We argue that one key means to address this potential knowledge gap in the ODS market would be the creation of a hub for all ODS bodies, be they state-backed or private. ‘Expertise’ can be enhanced and shared at an industry-wide level by establishing mechanisms for the exchange of knowledge about the market, innovation and best practices. This could bring together existing and new organisations that have developed or are in the process of developing expertise, ensuring efficient referrals of cases to bodies that have the right expertise, as well as helping to consolidate insights about emerging risks and harms in order to communicate with the industry and facilitate improvements.

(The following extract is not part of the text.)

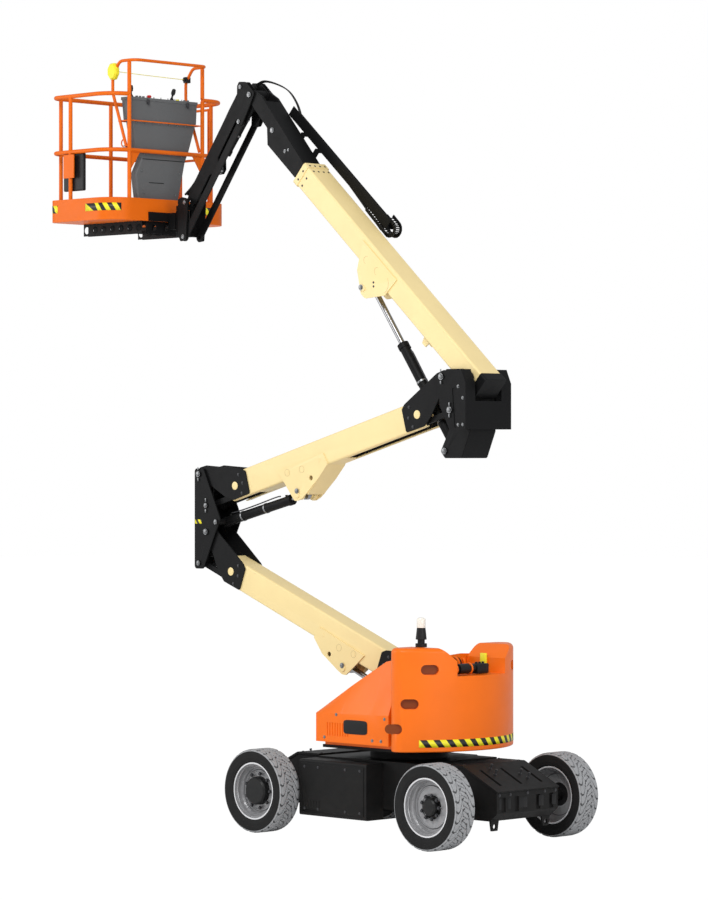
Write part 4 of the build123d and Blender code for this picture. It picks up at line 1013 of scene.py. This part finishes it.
class LIFT_OT_controls(bpy.types.Operator):
    """Switches, joysticks, buttons and trim on the platform's console"""
    bl_idname = "lift.controls"
    bl_label = "Console controls"

    def execute(self, context):
        lo, hi = corners("toe_board")
        face, foot = hi[0], lo[2]
        self.panel(face, foot + PANEL_RISE)
        self.pod(face, foot)
        return {"FINISHED"}

    def fit(self, name, parts, paint):
        joined(name, parts, "platform", paint)

    def stalk(self, place, lean):
        """A ribbed boot with a leaning grip."""
        boot = [(0, 0), (0.034, 0.0), (0.034, 0.005)]
        for k in range(4):
            boot += [(0.028 - k * 0.005, 0.009 + k * 0.008), (0.024 - k * 0.004, 0.014 + k * 0.008)]
        grip = [(0, 0), (0.008, 0.0), (0.009, 0.030), (0.017, 0.036), (0.020, 0.060), (0.016, 0.086),
                (0, 0.092)]
        place = np.array(place, float)
        return [disc_part(place, (0, 0, 1), boot + [(0, 0.046)], 28),
                disc_part(place + (0, 0, 0.034), lean, grip, 24)]

    def knob(self, place, r, h):
        skirt = [(0, 0), (r * 1.25, 0), (r * 1.25, h * 0.2), (r, h * 0.3), (r * 0.92, h), (0, h * 1.05)]
        return disc_part(place, (0, 0, 1), skirt, 24)

    def panel(self, x, top):
        """Black panel in the tray with its sticks, knobs, toggles and stop button."""
        panel = [brick((x - 0.158, -0.452, top - 0.002), (x - 0.066, 0.326, top + 0.003), 0.002)]
        self.fit("control_panel", panel, "black_plastic")
        sticks = [part for y, lean in STICKS for part in self.stalk((x - 0.112, y, top), lean)]
        self.fit("joysticks", sticks, "black_plastic")
        knobs = [self.knob((x - 0.105, y, top), 0.013, 0.030) for y in (-0.345, -0.305, -0.265, 0.235, 0.275)]
        knobs += [self.knob((x - 0.145, y, top), 0.009, 0.018) for y in np.linspace(-0.33, 0.27, 8)]
        self.fit("knobs", knobs, "console")
        lever = [(0, 0), (0.010, 0), (0.010, 0.006), (0.005, 0.009), (0.004, 0.026), (0, 0.028)]
        toggles = [disc_part((x - 0.080, -0.33 + i * 0.085, top + 0.002), (0, 0, 1), lever, 14)
                   for i in range(7)]
        self.fit("toggles", toggles, "steel")
        sx, sy = x + STOP_BUTTON[0], STOP_BUTTON[1]
        stop = [(0, 0), (0.013, 0), (0.013, 0.018), (0.020, 0.020), (0.021, 0.032), (0.016, 0.040),
                (0, 0.043)]
        self.fit("stop_button", [disc_part((sx, sy, top + 0.002), (0, 0, 1), stop, 28)], "red")
        collar = [(0.0215, 0.001), (0.030, 0.001), (0.030, 0.006), (0.0215, 0.006), (0.0215, 0.001)]
        yellow = [disc_part((sx, sy, top + 0.001), (0, 0, 1), collar, 28),
                  self.knob((x - 0.105, 0.150, top), 0.016, 0.030)]
        self.fit("yellow_controls", yellow, "yellow")

    def pod(self, x, z):
        """Latches, seams and bolts of the tray and the pod below it."""
        catches = []
        for y in (-0.265, 0.215):
            catches.append(brick((x - 0.043, y - 0.016, z + 1.050), (x - 0.033, y + 0.016, z + 1.092), 0.003))
            catches.append(brick((x - 0.036, y - 0.010, z + 1.040), (x - 0.027, y + 0.010, z + 1.060), 0.003))
        self.fit("tray_latches", catches, "dark_steel")
        seams = [brick((x - 0.051, -0.325, z + 0.553), (x - 0.0485, 0.194, z + 0.560), 0.0008),
                 brick((x - 0.059, -0.240, z + 0.345), (x - 0.0545, -0.060, z + 0.352), 0.0008)]
        self.fit("pod_seams", seams, "black_plastic")
        spots = [(-0.050, y, 0.880) for y in np.linspace(-0.40, 0.29, 8)]
        spots += [(-0.054, y, h) for y, h in ((-0.30, 0.600), (0.15, 0.600), (-0.33, 0.450), (0.12, 0.450))]
        spots += [(-0.0588, y, 0.250) for y in (-0.30, 0.08)]
        bolts = [part for back, y, h in spots
                 for part in hex_bolt((x + back, y, z + h), (1, 0, 0), 0.006, 0.004)]
        self.fit("pod_bolts", bolts, "steel")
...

ODS in Practice: Opportunities and Challenges
To be effective, the recommendations of ODS bodies will need to reflect a balance of punishment and rehabilitation that is appropriate to the environment and its norms and values. For example, an online dating platform may be directed towards adopting specific approaches for first-time offenders versus repeat offenders. In a child-focused environment, the emphasis may be more appropriately rehabilitative or educational where the offending user is a child, just as the punitive element should be more definitive where the offending user is an adult. ODS bodies should recommend platforms to adjust their approach as new issues emerge and ensure they are able to scale their operations. Their rules of procedure will need to address the admissibility and reliability of evidence but allow for the fact that these are dynamic environments in which issues will extend across platforms and jurisdictions.
By engaging effectively with ODS bodies, platforms will have new opportunities to improve user experiences across national borders and to receive helpful, system-level insights. Our paper discusses these opportunities and challenges in detail, and we are keen to engage with all stakeholders as we develop our thinking in this field.